▶ Task description: Return only the lines running from the line that holds "if item.TypeId in" to the line that holds "shown = obj.evaluated_get(depsgraph)", including both.

★ ★ ★ ★

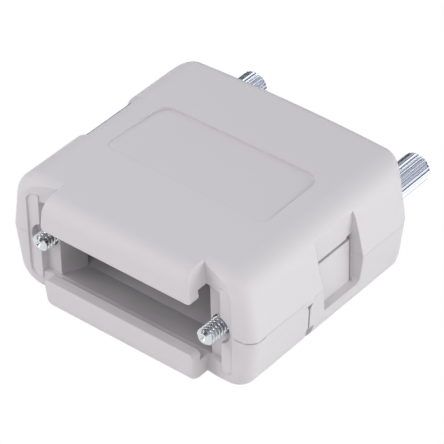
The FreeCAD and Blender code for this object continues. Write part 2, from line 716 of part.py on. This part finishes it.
def clamp_screw(name, side):
    """A slotted screw down through both bars, its head on the upper bar."""
    body = new_body(name)
    across = signed(side, CLAMP_SCREW_X)
    head_top = f"{CLAMP_OUT} + Size.clamp_head_height"
    pad(body, f"{name}_head", "plan", CLAMP_OUT, head_top, (across, CLAMP_MIDDLE, "Size.clamp_head_diameter"))
    shank = (across, CLAMP_MIDDLE, "Size.clamp_screw_diameter")
    pad(body, f"{name}_shank", "plan", minus(CLAMP_OUT), CLAMP_OUT, shank)
    half_slot = "Size.clamp_slot_width / 2"
    slot = rectangle(
        f"{across} - Size.clamp_head_diameter", f"{across} + Size.clamp_head_diameter",
        f"{CLAMP_MIDDLE} - {half_slot}", f"{CLAMP_MIDDLE} + {half_slot}",
    )
    pocket(body, f"{name}_slot", "plan", f"{head_top} - Size.clamp_slot_depth", f"{head_top} + {PAST}", slot)
    return body


def clamp_nut(name, side):
    """A hexagonal nut in a pocket under the lower bar."""
    body = new_body(name)
    across = signed(side, CLAMP_SCREW_X)
    bore = "Size.clamp_screw_diameter + 2 * Size.clamp_thread_clearance"
    low = minus(CLAMP_OUT)
    pad(body, f"{name}_hexagon", "plan", low, f"{low} + Size.clamp_nut_height", hexagon(across, CLAMP_MIDDLE, "0"))
    pocket(body, f"{name}_bore", "plan", f"{low} - {PAST}", f"{low} + Size.clamp_nut_height + {PAST}",
           (across, CLAMP_MIDDLE, bore))
    return body


def hexagon(across, up, clearance):
    """A hexagon round a centre, two flats along the first axis, larger by a clearance on each flat."""
    radius = f"(Size.clamp_nut_flats / 2 + {clearance}) / cos(30 deg)"
    corners = []
    for number in range(6):
        angle = 30 + 60 * number
        corners.append((f"{across} + {radius} * cos({angle} deg)", f"{up} + {radius} * sin({angle} deg)"))
    return corners


def cut_nut_pockets(body):
    low = minus(f"{CLAMP_OUT} + {PAST}")
    high = f"-{CLAMP_OUT} + Size.clamp_nut_height + Size.clamp_nut_clearance"
    pockets = [hexagon(signed(side, CLAMP_SCREW_X), CLAMP_MIDDLE, "Size.clamp_nut_clearance") for side in (1, -1)]
    pocket(body, "nut_pockets", "plan", low, high, *pockets)


upper_shell = shell("upper_shell", 1)
add_panel(upper_shell)
cut_grip(upper_shell)
lower_shell = shell("lower_shell", -1)
cut_edge_flat(lower_shell, "heel", -1, "Size.root_notch_width", "Size.root_notch_drop",
              "Size.slit_place", "Size.slit_place + Size.heel_length")
cut_parting_step(lower_shell)
nodes = [upper_shell, lower_shell]
for place, side in (("right", 1), ("left", -1)):
    back = f"Size.{place}_screw_back"
    nodes.append(jackscrew(f"jackscrew_{place}", side, back))
    nodes.append(retaining_clip(f"retaining_clip_{place}", side, back))
    nodes.append(clamp_screw(f"clamp_screw_{place}", side))
    nodes.append(clamp_nut(f"clamp_nut_{place}", side))
nodes.append(clamp_bar("clamp_bar_upper", 1))
lower_bar = clamp_bar("clamp_bar_lower", -1)
cut_nut_pockets(lower_bar)
nodes.append(lower_bar)
doc.recompute()


def check_model():
    """Stops if a feature failed, cut or added nothing, or left a node that isn't one sound solid."""
    for item in doc.Objects:
        if "Invalid" in item.State or "Error" in item.State:
            raise RuntimeError(f"{item.Name}: {item.State}")
        earlier = getattr(item, "BaseFeature", None)
        if earlier is None or item.TypeId in ("PartDesign::Body", "PartDesign::FeatureBase"):
            continue
        change = item.Shape.Volume - earlier.Shape.Volume
        if math.isclose(change, 0, abs_tol=1e-6):
            raise RuntimeError(f"{item.Name} changes nothing")
        if item.TypeId in ("PartDesign::Pocket", "PartDesign::SubtractiveLoft") and change > 0:
            raise RuntimeError(f"{item.Name} adds material")
        if item.TypeId == "PartDesign::Pad" and change < 0:
            raise RuntimeError(f"{item.Name} removes material")
    for node in nodes:
        if node.Shape.isNull() or not node.Shape.isValid() or len(node.Shape.Solids) != 1:
            raise RuntimeError(f"{node.Label} isn't one sound solid")


check_model()
os.makedirs("parts", exist_ok=True)
for node in nodes:
    node.Shape.exportStep(os.path.join("parts", f"{node.Label}.step"))
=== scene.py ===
"""A matt light-grey plastic hood with two bright zinc-plated jackscrews, lying on a white studio floor.

The frame is the part's own: X right, Y to the rear, Z up, with the parting plane at Z = 0. Blender works in
metres. The named sizes are in millimetres, where no other unit is given, and MM turns them to metres.
"""
import math

import bmesh
import bpy
from mathutils import Matrix, Vector


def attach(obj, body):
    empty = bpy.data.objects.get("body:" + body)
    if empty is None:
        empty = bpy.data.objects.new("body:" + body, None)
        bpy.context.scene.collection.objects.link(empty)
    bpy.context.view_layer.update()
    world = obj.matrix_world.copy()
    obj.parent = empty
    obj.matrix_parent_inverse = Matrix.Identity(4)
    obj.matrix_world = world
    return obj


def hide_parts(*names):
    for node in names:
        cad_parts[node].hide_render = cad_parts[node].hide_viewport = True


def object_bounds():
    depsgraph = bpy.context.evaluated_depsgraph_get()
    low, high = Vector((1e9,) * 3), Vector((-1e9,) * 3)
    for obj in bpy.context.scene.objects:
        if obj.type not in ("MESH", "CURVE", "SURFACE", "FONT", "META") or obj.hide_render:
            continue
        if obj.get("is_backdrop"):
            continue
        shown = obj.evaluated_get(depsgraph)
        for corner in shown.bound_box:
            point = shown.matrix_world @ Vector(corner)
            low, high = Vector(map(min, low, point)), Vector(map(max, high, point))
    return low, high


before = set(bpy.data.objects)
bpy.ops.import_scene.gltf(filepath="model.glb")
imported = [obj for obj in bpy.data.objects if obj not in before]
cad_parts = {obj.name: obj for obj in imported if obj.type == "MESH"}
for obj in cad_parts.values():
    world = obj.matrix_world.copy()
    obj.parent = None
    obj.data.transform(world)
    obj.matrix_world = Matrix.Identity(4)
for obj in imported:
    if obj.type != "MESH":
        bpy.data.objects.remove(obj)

first_low, first_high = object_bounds()

MM = 0.001

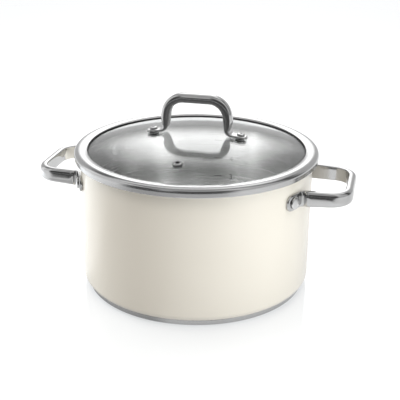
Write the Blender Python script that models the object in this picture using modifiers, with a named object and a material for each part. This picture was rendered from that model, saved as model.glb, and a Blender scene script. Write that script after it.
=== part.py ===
"""Stock pot with two side handles and a domed glass lid.

Run with: blender --background --python part.py

Metres, +Z up. The origin is the centre of the base, on the surface that the pot stands on.
+X runs through the side handles, and the lid's steam vent is on the -Y side.
"""

import math

import bmesh
import bpy
from mathutils import Matrix, Vector

PARTS = "stock_pot_with_glass_lid"
CUTTERS = "cutters"

# Facets of the turned shapes, and the clearance between neighbours.
ROUND_STEPS = 48
SMALL_STEPS = 16
GAP = 0.0003
THIN_GAP = 0.0002
MERGE = 0.00001
BORE_LENGTH = 0.020

# Pot body: a pressed steel shell.
POT_RADIUS = 0.1205
POT_WALL = 0.0010
POT_CORNER = 0.0070
POT_TOP = 0.1388
LIP_RADIUS = 0.1232
LIP_TURN = math.radians(75)

# Sandwich base: an aluminium core inside a steel cap.
CAP_SHEET = 0.0006
CAP_FOOT_RADIUS = 0.1146
CAP_RIM_RADIUS = 0.1164
CAP_RIM_TOP = 0.0054
CAP_CORNER = 0.0010
CORE_RADIUS = 0.1130
CORE_THICKNESS = 0.0040
CORE_CHAMFER = 0.0006

# Handle section: flat inner side with rounded edges, bulging outer side.
EDGE_ROUND = 0.0020
BULGE_FULLNESS = 0.68

# Where the sections of a tab lie, as shares of its length from the tip.
TAB_STATIONS = (0.0, 0.05, 0.14, 0.30, 0.52, 0.76)

# Rivet heads: the share of a head's height that is its straight edge.
HEAD_EDGE = 0.35

# Side handles: D-section bars whose flattened ends lie on the wall.
HANDLE_HEIGHT = 0.1148
HANDLE_BAR_X = 0.1566
HANDLE_FOOT_Y = 0.0390
HANDLE_TOP_Y = 0.0347
HANDLE_HALF_WIDTH = 0.0074
TAB_HALF_WIDTH = 0.0081
HANDLE_THICKNESS = 0.0080
HANDLE_SWELL = 0.0120
HANDLE_TAPER = 0.0450
HANDLE_CORNER = 0.0125
HANDLE_FOOT_BEND = 0.0075
TAB_THICKNESS = 0.0028
TAB_NOSE = 0.0012
TAB_TIP = math.radians(31.4)
RIVET_ANGLE = math.radians(26.6)
RIVET_SHANK = 0.0030
RIVET_HEAD = 0.0061
RIVET_HEAD_HEIGHT = 0.0024
RIVET_INNER_HEAD = 0.0074
RIVET_INNER_HEIGHT = 0.0030

# Lid glass: a spherical dome with a flat edge.
GLASS_TOP = 0.1600
GLASS_THICKNESS = 0.0034
GLASS_FLAT_TOP = 0.1439
GLASS_DOME_EDGE = 0.1100
GLASS_EASE_IN = 0.0040
GLASS_EASE_OUT = 0.0025
GLASS_EASE_RISE = 0.0013
GLASS_RADIUS = 0.1165
DOME_SAG = GLASS_TOP - GLASS_FLAT_TOP
DOME_RADIUS = (GLASS_DOME_EDGE**2 + DOME_SAG**2) / (2 * DOME_SAG)
DOME_CENTRE = GLASS_TOP - DOME_RADIUS

# Lid rim band: rolled steel sheet that clamps the glass and drops into the pot.
BAND_SHEET = 0.0005
BAND_LIP_RADIUS = 0.1128
BAND_LIP_TOP = 0.1454
BAND_CROWN_RADIUS = 0.1175
BAND_CROWN_TOP = 0.1465
BAND_RADIUS = 0.1261
BAND_WIDEST = 0.1425
BAND_ROLL = 0.0055
BAND_UNDERSIDE = POT_TOP + GAP
SKIRT_RADIUS = 0.1180
SKIRT_BEND = 0.0010
SKIRT_BOTTOM = 0.1310

# Silicone channel between the glass edge and the band.
GASKET_LIP_RADIUS = 0.1124
GASKET_LIP = 0.0006
GASKET_LOWER_RADIUS = 0.1140
GASKET_OUTER_RADIUS = 0.1190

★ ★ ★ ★

▶ Exercise result:
        if item.TypeId in ("PartDesign::Pocket", "PartDesign::SubtractiveLoft") and change > 0:
            raise RuntimeError(f"{item.Name} adds material")
        if item.TypeId == "PartDesign::Pad" and change < 0:
            raise RuntimeError(f"{item.Name} removes material")
    for node in nodes:
        if node.Shape.isNull() or not node.Shape.isValid() or len(node.Shape.Solids) != 1:
            raise RuntimeError(f"{node.Label} isn't one sound solid")


check_model()
os.makedirs("parts", exist_ok=True)
for node in nodes:
    node.Shape.exportStep(os.path.join("parts", f"{node.Label}.step"))
=== scene.py ===
"""A matt light-grey plastic hood with two bright zinc-plated jackscrews, lying on a white studio floor.

The frame is the part's own: X right, Y to the rear, Z up, with the parting plane at Z = 0. Blender works in
metres. The named sizes are in millimetres, where no other unit is given, and MM turns them to metres.
"""
import math

import bmesh
import bpy
from mathutils import Matrix, Vector


def attach(obj, body):
    empty = bpy.data.objects.get("body:" + body)
    if empty is None:
        empty = bpy.data.objects.new("body:" + body, None)
        bpy.context.scene.collection.objects.link(empty)
    bpy.context.view_layer.update()
    world = obj.matrix_world.copy()
    obj.parent = empty
    obj.matrix_parent_inverse = Matrix.Identity(4)
    obj.matrix_world = world
    return obj


def hide_parts(*names):
    for node in names:
        cad_parts[node].hide_render = cad_parts[node].hide_viewport = True


def object_bounds():
    depsgraph = bpy.context.evaluated_depsgraph_get()
    low, high = Vector((1e9,) * 3), Vector((-1e9,) * 3)
    for obj in bpy.context.scene.objects:
        if obj.type not in ("MESH", "CURVE", "SURFACE", "FONT", "META") or obj.hide_render:
            continue
        if obj.get("is_backdrop"):
            continue
        shown = obj.evaluated_get(depsgraph)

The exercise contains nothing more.